Yum Brands, operator of the KFC, Taco Bell and Pizza Hut fast-food chains, posted a quarterly profit on Monday that beat Wall Street's target, but its shares fell 2.3 percent after the company's boosted 2008 earnings per share forecast was short of analyst's target.
Investors have been jittery about the growth potential of budget-oriented fast-food purveyors as a downturn in U.S. consumer spending is making it difficult for companies to raise prices to make up for higher food and labor costs.
Net income at Louisville, Kentucky-based Yum was $231 million, or 44 cents per share to beat Wall Street's average call for per share earnings of 42 cents, according to Reuters Estimates.
The result compared with Yum's year-earlier quarterly net income of $232 million, or 42 cents per share. Share buybacks reduced dilution in the most recent quarter, raising Yum's earnings per share results.
Yum also said it plans to return more than $2 billion to shareholders through dividends and share buybacks.

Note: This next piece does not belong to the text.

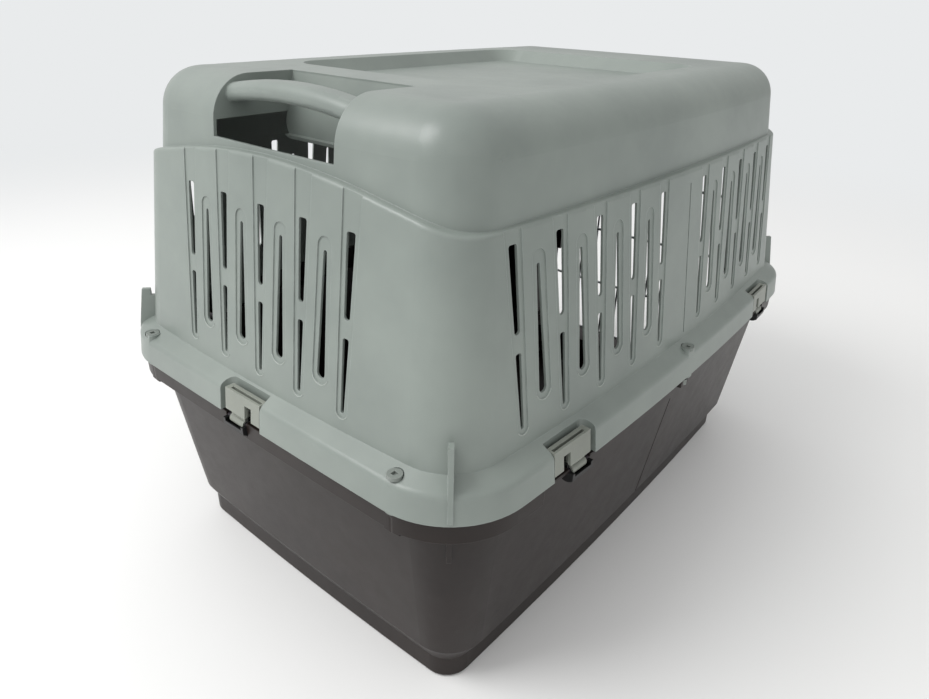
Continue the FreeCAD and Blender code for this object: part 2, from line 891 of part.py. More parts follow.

Revenue rose 8 percent to $3.26 billion, topping analyst's average call for sales of $3.16 billion.
Worldwide same-store sales grew 4 percent, including 17 percent growth in mainland China, 5 percent in Yum Restaurants International, which excludes China, and 1 percent in the United States.
The company raised its full-year forecast for 2008 earnings per share, excluding one-time gains, to $1.85 per share, or at least 10 percent growth, from $1.82 per share.
The company said in December it was looking for earnings- per-share growth of at least 10 percent in 2008.
Analysts polled by Reuters Estimates were looking for full-year earnings excluding items of $1.86 for the quarter.
The company, which has more than 34,000 restaurants worldwide, has a track record of meeting or beating Wall Street's targets.
The company's shares , which were up 20 percent from a year ago on a split-adjusted basis, fell to $35 from its close of $35.81 in after-hours trading on the New York Stock Exchange.